In more than 25 years of making music, there’s been no project as prolific or as consistently crushing as Godflesh, the industrial-metal monster that Broadrick fronted for 14 years. The band’s 1989 debut, Streetcleaner, renders nearly all other industrial rock inadequate in terms of sheer impact. It throbs and smashes like Godzilla with a case of the Mondays, ruining days and wrecking cityscapes. Even simply expressing one’s own enjoyment of the album seems to indicate either a form of masochism or misanthropy, perhaps both. Yet within such a devastating vessel, Broadrick and his collaborators found various ways to expand the possibilities of what industrial metal could do, from more conventional alt-metal in Selfless to more experimental, electronic shapes on Songs of Love and Hate, and eventually the gradual, slow development of grace on the band’s 2001 swan song, Hymns.

Hymns is, not coincidentally, the Godflesh album that most closely resembles Broadrick’s work as Jesu. It’s a gateway record of sorts, ending Godflesh’s legacy just before starting up a new one, and it closes, notably, with a 12-minute dirge titled “Jesu.” In hindsight, this looks as if to have all been very carefully planned, even if Broadrick’s path afterward hadn’t fully been plotted out. And “Jesu,” itself, has far more in common with the murky grind of Streetcleaner than Broadrick’s much prettier later work. Yet, on the whole, Hymns—a dense, yet straightforward guitar-bass-drums metal album—reveals a devastating sound turned strangely beautiful. Its loudness is still off the charts, of course, but the melodies are glorious.

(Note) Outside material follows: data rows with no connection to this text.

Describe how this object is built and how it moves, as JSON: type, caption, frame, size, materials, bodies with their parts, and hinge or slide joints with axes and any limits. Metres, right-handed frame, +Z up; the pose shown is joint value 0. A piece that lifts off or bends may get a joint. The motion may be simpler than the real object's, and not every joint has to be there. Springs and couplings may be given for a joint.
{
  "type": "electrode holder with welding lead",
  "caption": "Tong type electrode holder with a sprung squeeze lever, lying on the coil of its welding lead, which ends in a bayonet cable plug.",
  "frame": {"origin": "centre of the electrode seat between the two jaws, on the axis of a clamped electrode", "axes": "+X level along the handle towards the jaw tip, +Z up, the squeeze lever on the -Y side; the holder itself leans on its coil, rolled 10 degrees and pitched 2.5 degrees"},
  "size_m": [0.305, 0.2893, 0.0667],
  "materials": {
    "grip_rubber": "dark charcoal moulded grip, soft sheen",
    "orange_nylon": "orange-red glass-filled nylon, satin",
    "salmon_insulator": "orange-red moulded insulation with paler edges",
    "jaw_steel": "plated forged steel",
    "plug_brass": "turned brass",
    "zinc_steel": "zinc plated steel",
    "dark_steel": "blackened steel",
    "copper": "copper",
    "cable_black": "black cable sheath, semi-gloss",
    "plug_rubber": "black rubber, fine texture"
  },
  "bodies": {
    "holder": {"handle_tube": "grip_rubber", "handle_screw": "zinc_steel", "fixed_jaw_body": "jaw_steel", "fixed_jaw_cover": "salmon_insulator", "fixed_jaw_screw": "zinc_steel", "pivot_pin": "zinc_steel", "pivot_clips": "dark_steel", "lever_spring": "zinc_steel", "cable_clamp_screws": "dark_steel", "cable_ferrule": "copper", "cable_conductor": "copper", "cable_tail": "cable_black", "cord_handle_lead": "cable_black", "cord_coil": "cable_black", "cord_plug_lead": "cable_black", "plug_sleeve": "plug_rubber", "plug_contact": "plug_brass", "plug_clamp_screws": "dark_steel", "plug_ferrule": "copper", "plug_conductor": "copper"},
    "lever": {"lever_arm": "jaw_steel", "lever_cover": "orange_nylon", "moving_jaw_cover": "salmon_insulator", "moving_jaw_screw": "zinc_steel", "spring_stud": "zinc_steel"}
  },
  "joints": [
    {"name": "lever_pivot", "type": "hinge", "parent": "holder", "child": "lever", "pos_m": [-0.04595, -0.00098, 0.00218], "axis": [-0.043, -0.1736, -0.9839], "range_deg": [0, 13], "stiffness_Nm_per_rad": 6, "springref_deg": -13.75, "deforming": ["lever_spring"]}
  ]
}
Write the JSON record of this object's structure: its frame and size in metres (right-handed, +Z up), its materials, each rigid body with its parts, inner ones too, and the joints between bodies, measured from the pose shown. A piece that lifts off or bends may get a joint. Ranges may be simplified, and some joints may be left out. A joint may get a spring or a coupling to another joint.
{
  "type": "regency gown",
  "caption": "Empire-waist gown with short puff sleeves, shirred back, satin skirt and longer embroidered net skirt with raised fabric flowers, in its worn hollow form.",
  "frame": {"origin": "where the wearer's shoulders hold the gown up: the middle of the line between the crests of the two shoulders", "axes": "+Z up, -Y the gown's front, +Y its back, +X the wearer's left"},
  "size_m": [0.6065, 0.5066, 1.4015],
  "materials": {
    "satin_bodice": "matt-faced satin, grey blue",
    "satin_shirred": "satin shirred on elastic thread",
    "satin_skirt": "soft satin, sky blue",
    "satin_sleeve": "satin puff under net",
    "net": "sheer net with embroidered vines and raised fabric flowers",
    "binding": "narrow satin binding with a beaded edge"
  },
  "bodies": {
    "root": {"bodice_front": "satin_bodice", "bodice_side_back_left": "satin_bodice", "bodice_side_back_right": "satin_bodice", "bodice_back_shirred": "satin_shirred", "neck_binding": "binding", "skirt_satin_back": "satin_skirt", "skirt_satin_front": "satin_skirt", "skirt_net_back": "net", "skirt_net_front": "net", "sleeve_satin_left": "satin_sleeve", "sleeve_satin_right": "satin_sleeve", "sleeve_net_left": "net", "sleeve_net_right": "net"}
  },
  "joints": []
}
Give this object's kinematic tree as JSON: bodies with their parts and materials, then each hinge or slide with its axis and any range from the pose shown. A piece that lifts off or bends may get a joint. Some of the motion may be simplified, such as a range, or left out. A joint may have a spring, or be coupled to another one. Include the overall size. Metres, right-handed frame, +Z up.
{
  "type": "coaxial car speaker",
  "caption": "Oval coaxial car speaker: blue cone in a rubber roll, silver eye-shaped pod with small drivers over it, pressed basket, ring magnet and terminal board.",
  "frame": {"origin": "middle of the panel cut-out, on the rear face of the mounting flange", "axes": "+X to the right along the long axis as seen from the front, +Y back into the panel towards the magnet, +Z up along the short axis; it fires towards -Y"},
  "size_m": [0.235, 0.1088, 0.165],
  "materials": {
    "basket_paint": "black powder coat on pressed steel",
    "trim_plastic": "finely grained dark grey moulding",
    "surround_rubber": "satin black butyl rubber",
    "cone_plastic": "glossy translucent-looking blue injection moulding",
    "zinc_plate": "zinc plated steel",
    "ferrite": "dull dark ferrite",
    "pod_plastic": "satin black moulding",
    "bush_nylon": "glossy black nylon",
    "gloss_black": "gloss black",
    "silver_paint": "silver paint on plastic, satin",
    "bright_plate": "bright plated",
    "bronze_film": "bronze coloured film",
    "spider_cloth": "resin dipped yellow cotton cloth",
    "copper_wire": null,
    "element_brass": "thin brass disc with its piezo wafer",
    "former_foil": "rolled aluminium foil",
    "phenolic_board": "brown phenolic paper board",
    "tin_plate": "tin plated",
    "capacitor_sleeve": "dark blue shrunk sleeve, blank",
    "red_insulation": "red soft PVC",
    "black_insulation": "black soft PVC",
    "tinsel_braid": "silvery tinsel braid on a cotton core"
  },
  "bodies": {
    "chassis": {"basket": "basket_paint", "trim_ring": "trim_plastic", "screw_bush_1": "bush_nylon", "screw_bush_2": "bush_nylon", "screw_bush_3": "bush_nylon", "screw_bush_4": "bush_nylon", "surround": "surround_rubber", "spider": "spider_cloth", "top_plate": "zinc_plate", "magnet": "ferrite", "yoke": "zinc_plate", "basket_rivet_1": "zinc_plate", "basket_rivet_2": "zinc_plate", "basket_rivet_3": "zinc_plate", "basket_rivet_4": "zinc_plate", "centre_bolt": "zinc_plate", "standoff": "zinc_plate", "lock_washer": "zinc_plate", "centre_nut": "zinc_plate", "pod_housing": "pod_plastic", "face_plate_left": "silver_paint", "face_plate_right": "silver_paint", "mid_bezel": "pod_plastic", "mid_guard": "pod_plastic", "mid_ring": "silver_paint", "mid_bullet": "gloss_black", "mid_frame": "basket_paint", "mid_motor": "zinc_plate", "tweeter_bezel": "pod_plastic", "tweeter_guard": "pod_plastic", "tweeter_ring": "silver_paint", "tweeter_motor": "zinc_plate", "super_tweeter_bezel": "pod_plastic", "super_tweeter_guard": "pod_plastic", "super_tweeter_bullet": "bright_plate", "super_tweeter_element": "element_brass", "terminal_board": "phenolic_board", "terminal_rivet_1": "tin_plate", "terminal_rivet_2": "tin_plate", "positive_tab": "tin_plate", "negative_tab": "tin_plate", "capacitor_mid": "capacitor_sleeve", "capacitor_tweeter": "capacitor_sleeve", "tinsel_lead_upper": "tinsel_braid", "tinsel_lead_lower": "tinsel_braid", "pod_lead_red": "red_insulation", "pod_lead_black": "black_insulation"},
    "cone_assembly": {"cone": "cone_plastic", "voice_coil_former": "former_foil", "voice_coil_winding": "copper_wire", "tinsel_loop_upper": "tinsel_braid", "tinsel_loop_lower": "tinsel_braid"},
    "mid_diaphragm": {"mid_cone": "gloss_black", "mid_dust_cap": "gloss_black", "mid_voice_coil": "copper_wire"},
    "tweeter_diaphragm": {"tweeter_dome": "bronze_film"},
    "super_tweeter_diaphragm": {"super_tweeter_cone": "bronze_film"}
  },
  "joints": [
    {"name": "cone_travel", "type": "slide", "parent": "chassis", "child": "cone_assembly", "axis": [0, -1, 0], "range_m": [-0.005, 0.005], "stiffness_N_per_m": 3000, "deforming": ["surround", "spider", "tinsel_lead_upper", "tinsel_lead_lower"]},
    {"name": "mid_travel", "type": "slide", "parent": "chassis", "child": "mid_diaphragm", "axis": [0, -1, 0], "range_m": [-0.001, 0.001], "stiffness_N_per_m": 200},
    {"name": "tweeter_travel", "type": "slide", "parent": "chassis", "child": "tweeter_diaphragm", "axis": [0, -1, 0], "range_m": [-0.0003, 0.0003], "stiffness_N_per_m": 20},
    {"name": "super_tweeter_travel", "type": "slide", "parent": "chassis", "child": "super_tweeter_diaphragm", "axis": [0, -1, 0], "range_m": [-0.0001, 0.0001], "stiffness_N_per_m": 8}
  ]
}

The manner in which Broadrick barks throughout first track “Defeated” might suggest otherwise, his bulldog presence still as gruff as ever. Yet, in spite of this, the track is accessible in a way that few Godflesh songs manage to be, in its final two minutes dispensing a repeating series of hooks that resonate where a pitch-shifted scream might not. “Paralyzed” hits a surprising groove, and one that shows how to do so without crossing dangerously over into nü-metal. But it’s on “Anthem” where Broadrick’s metamorphosis is fully complete. It’s graceful, gorgeous—even catchy!—and regardless of “Heart Ache,” this is, in essence, this first true Jesu song.

Expanded to two discs in remastered, reissued form via The End Records, Hymns comes packaged with an extra 36 minutes of material, most of which are demos. One key bonus track, however, is the previously unreleased “If I Could Only Be What You Want,” an ominous tug-of-war of drones and breakbeats, with Broadrick chanting spoken word bits over the top. It’s a cool post-script, if one that belongs more to an older era of Godflesh, though in its original form, Hymns sounds more relevant than ever, having perfected the art of the beautiful slaughter. In the opening to “Anthem,” Broadrick sings, “I found my soul.” For a band that once seemingly devoured souls, that statement speaks volumes.